Build a Custom Hadoop/Giraph Project with Maven

Context

 

Hey mates! Did you have dependencies problems on packing a jar file and submitting it to the Hadoop/Giraph Cluster? Well, you can see in the mail lists many people suggesting to use Apache Ant or Apache Maven, but without giving any concrete example of how do actually do it. In the next sections I will give you a quick example of how to actually do it.

Maven startup configuration

 

Well, let’s assume that you have Maven properly installed already – if not, check here.

To check if maven was properly installed, run:

mvn --version

You should see an output similar to (may differ slightly):

Apache Maven 3.0.5 (r01de14724cdef164cd33c7c8c2fe155faf9602da; 2013-02-19 14:51:28+0100)
Maven home: D:\apache-maven-3.0.5\bin\..
Java version: 1.6.0_25, vendor: Sun Microsystems Inc.
Java home: C:\Program Files\Java\jdk1.6.0_25\jre
Default locale: nl_NL, platform encoding: Cp1252
OS name: "windows 7", version: "6.1", arch: "amd64", family: "windows"

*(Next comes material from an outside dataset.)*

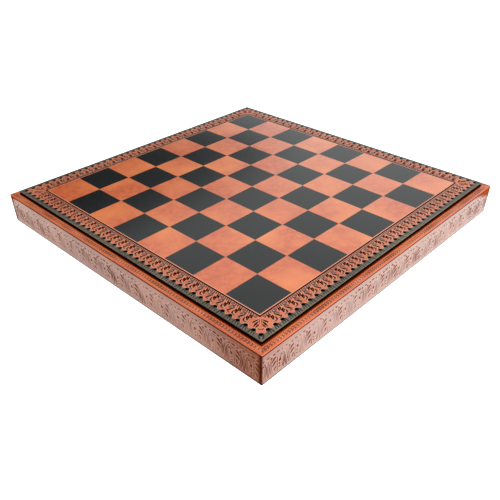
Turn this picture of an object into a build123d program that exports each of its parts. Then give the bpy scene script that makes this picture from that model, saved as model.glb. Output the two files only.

Creating the Maven Project

 

Ok, now create the directory where you would like your project to reside. Once you have done that, run the following command into the empty project directory.

mvn archetype:generate -DgroupId=com.marcolotz.giraph -DartifactId=TripletExample -DarchetypeArtifactId=maven-archetype-quickstart -DinteractiveMode=false

Please choose a DgroupId and DartifactId that matches your project. The names in those fields above were just examples that I used in my personal project. Basically it belonged to package com.marcolotz.giraph and the project name was TripletExample

Modifying the POM file

 

Pom stands for Project Object Model and is the core of a project configuration in maven. You may have already realized that Giraph contains several pom files. When you created a maven project on the command that I mentioned above, a pom.xml file was also created. We now need to modify this file in order to build giraph code. Thus, modify the pom.xml content to the following:

<project xmlns="http://maven.apache.org/POM/4.0.0" xmlns:xsi="http://www.w3.org/2001/XMLSchema-instance"
xsi:schemaLocation="http://maven.apache.org/POM/4.0.0 http://maven.apache.org/maven-v4_0_0.xsd">

<modelVersion>4.0.0</modelVersion>
<groupId>com.marcolotz.giraph</groupId>
<artifactId>tripletExample</artifactId>
<packaging>jar</packaging>
<version>1.0-SNAPSHOT</version>
<name>tripletExample</name>
<url>http://maven.apache.org</url>
<dependencies>
<dependency>
<groupId>junit</groupId>
<artifactId>junit</artifactId>
<version>3.8.1</version>
<scope>test</scope>
</dependency>

<dependency>
<groupId>org.apache.giraph</groupId>
<artifactId>giraph-core</artifactId>
<version>1.1.0</version>
</dependency>

<dependency>
<groupId>org.apache.hadoop</groupId>
<artifactId>hadoop-core</artifactId>
<version>0.20.203.0</version>
</dependency>

</dependencies>
<build>
<plugins>
<plugin>
<groupId>org.apache.maven.plugins</groupId>
<artifactId>maven-compiler-plugin</artifactId>
<version>3.1</version>
<configuration>
<source>1.7</source>
<target>1.7</target>
</configuration>
</plugin>
<plugin>
<artifactId>maven-assembly-plugin</artifactId>
<configuration>
<archive>
</archive>
<descriptorRefs>
<descriptorRef>jar-with-dependencies</descriptorRef>
</descriptorRefs>
</configuration>
</plugin>

</plugins>
</build>
</project>

Should you actually use it to build a Hadoop project, just make sure that you are using the correct Hadoop version in the pom file to build and remove the Giraph dependency. Also please note that the “@Algorithm” notation used in some Giraph examples is not defined in the Giraph-Core, but actually in the Giraph-Examples. This will cause some build problems should your source code contain it.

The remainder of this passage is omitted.